__WORK TO DO__
Using the data below, repeat all of it precisely.

---- MATERIAL

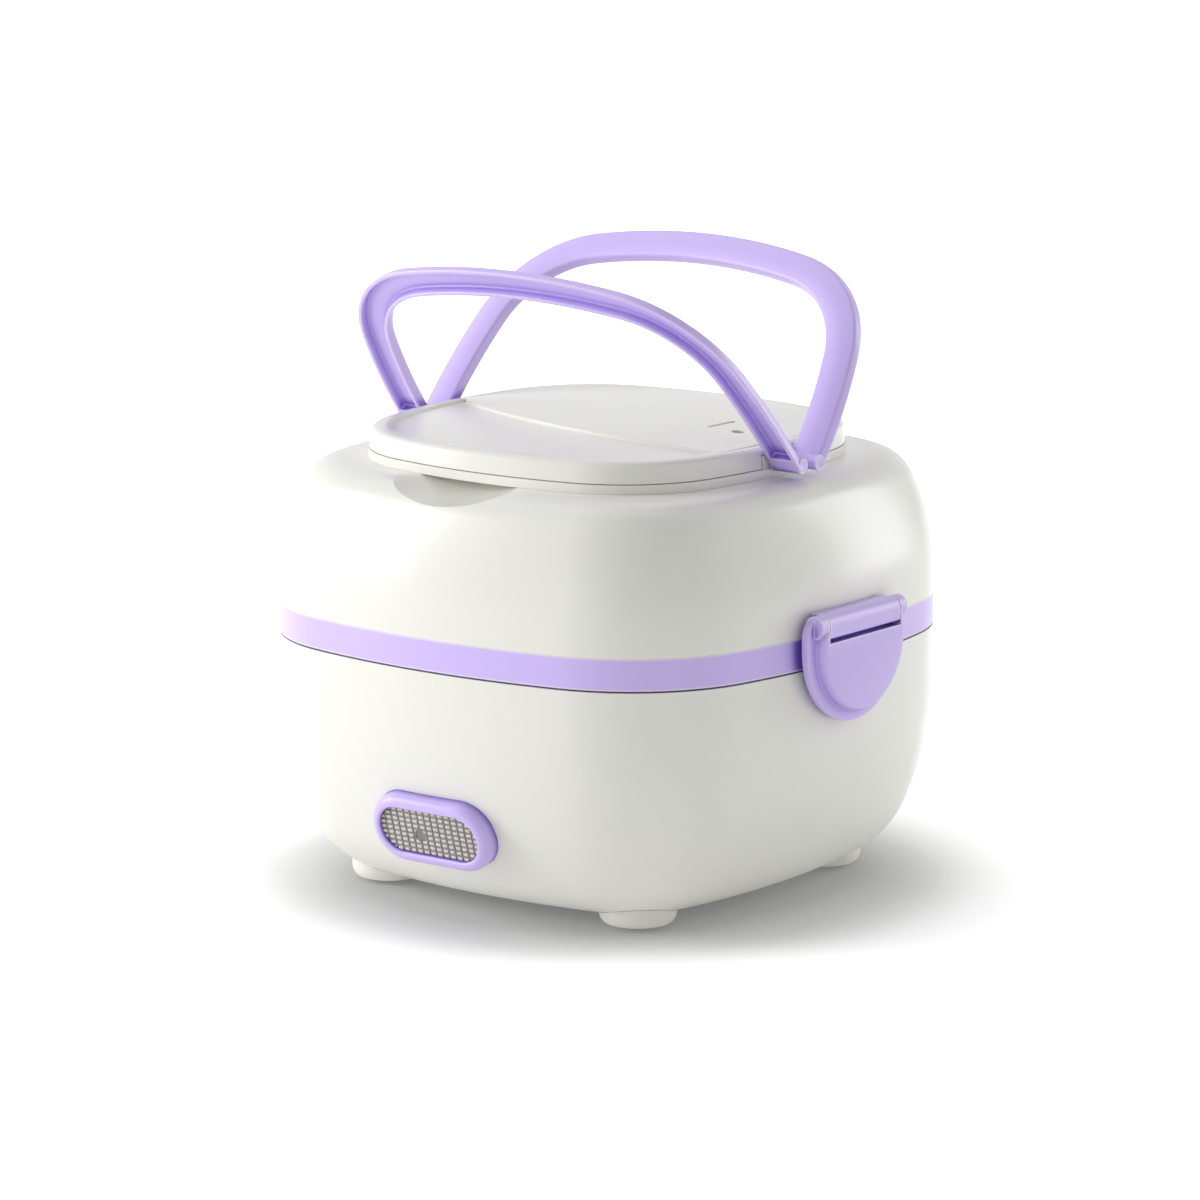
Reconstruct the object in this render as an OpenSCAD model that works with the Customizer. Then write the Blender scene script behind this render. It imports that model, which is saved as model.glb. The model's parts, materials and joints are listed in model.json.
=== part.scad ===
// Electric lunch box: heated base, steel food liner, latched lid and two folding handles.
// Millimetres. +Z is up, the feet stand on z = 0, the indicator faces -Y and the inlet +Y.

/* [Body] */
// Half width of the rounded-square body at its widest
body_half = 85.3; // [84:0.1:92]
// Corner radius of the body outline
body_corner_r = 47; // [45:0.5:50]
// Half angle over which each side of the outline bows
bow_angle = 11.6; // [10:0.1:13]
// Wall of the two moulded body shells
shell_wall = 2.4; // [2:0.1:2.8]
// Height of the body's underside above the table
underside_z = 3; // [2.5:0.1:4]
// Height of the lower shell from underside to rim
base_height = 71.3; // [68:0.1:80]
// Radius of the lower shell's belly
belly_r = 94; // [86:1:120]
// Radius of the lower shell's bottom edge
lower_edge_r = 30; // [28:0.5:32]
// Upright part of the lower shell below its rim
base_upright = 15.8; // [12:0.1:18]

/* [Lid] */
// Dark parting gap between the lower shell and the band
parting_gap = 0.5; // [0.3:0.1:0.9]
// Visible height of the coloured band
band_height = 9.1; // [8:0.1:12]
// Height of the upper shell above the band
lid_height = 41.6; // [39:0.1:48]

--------

__WORKED SOLUTION__
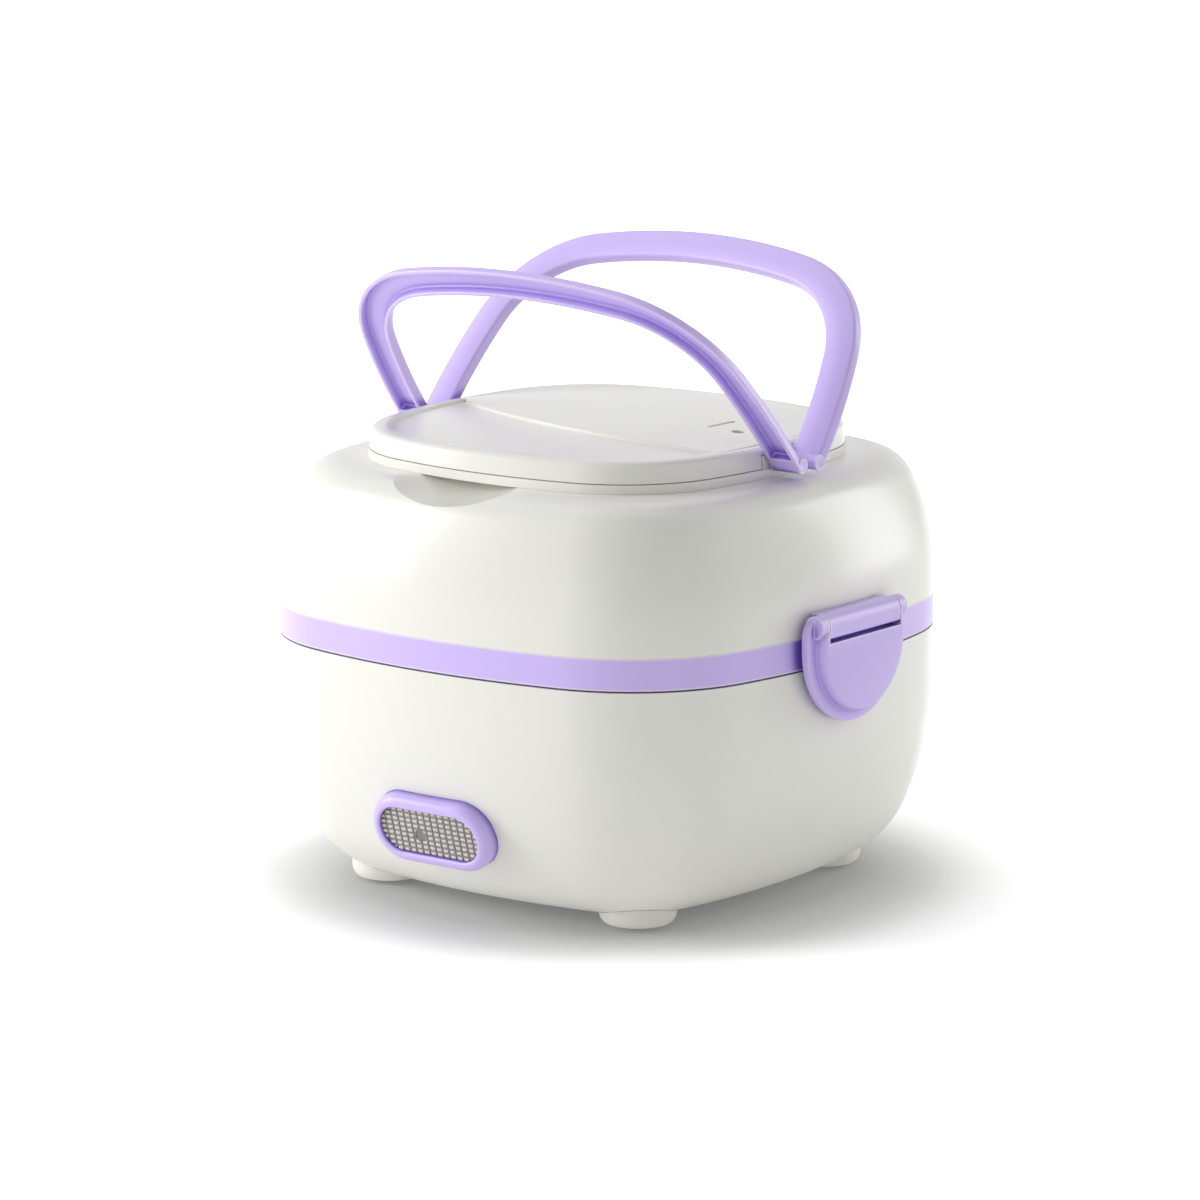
Reconstruct the object in this render as an OpenSCAD model that works with the Customizer. Then write the Blender scene script behind this render. It imports that model, which is saved as model.glb. The model's parts, materials and joints are listed in model.json.
=== part.scad ===
// Electric lunch box: heated base, steel food liner, latched lid and two folding handles.
// Millimetres. +Z is up, the feet stand on z = 0, the indicator faces -Y and the inlet +Y.

/* [Body] */
// Half width of the rounded-square body at its widest
body_half = 85.3; // [84:0.1:92]
// Corner radius of the body outline
body_corner_r = 47; // [45:0.5:50]
// Half angle over which each side of the outline bows
bow_angle = 11.6; // [10:0.1:13]
// Wall of the two moulded body shells
shell_wall = 2.4; // [2:0.1:2.8]
// Height of the body's underside above the table
underside_z = 3; // [2.5:0.1:4]
// Height of the lower shell from underside to rim
base_height = 71.3; // [68:0.1:80]
// Radius of the lower shell's belly
belly_r = 94; // [86:1:120]
// Radius of the lower shell's bottom edge
lower_edge_r = 30; // [28:0.5:32]
// Upright part of the lower shell below its rim
base_upright = 15.8; // [12:0.1:18]

/* [Lid] */
// Dark parting gap between the lower shell and the band
parting_gap = 0.5; // [0.3:0.1:0.9]
// Visible height of the coloured band
band_height = 9.1; // [8:0.1:12]
// Height of the upper shell above the band
lid_height = 41.6; // [39:0.1:48]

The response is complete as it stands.